Voilà un peuple qui a lutté pour son indépendance dans les années 50- 60 qui a lutté pour construire son pays dans les années socialistes de 60 – 70, qui a lutté pour se débarrasser du dictateur “soldé-français” en 90 – 91. Qui reprend le combat contre les valets de l’empire. C’est d’eux que je veux parler.
Ensuite il y a toutes les informations, recoupements et réflexions qui viennent étayer, débrouiller, cadrer, guider la compréhension et le montage. C’est le moment ou un géologue vient déposer une information qui ouvre de nouvelles pistes, un médecin, la mémoire d’autres drames, un sociologue ou une info que donne la mine sur son site internet et pas sur place.
Le drame de l’exploitation n’en finit pas. Les médias truquent et mentent, souvent pernicieusement. Je vois dans les circuits sociaux des efforts de dénonciation qui se castrent, s’autocensurent, s’édulcorent à force de prétendue objectivité et de descente aux enfers du détail, du cas. Qui ont fait leurs les interdits de bienséance des directives de la pensée officielle des “grands médias”. Alors qu’une logique simple et continue d’exploitants et d’exploités relie tous les drames que l’on vit mais qui ne cesse de jouer à tromper, à diviser, à tirer le regard ailleurs. Le dernier film que j’ai vu concernant les mines en Afrique commence dans l’hélicoptère du propriétaire et fini dans la voiture du gouverneur.
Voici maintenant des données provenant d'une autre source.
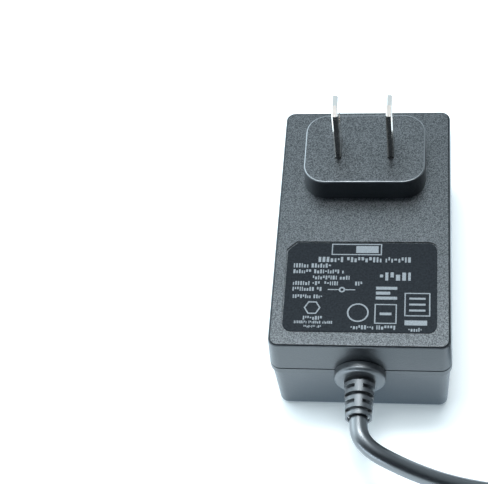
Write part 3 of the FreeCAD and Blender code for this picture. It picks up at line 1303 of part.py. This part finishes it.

On choisit son camp là ou l’on place son oreille, sa tête, son coeur et sa caméra.
Eric Pauporté
Notes (les notes sont de Zin TV)
(1) http://www.rasquinet.org/
(2) Mélange homogène d’argile, de sable fin et d’éléments organiques.
(3) Pour une communication Sud-Sud, un article de Sékou Diarra http://www.zintv.org/spip.php?article136
(4) http://www.cncd.be/spip.php?rubrique61
(5) Le premier Forum social mondial en Afrique s’est déroulé fin janvier 2006, sous le thème de l’agriculture, de la dette, de l’immigration et de l’accès à l’eau.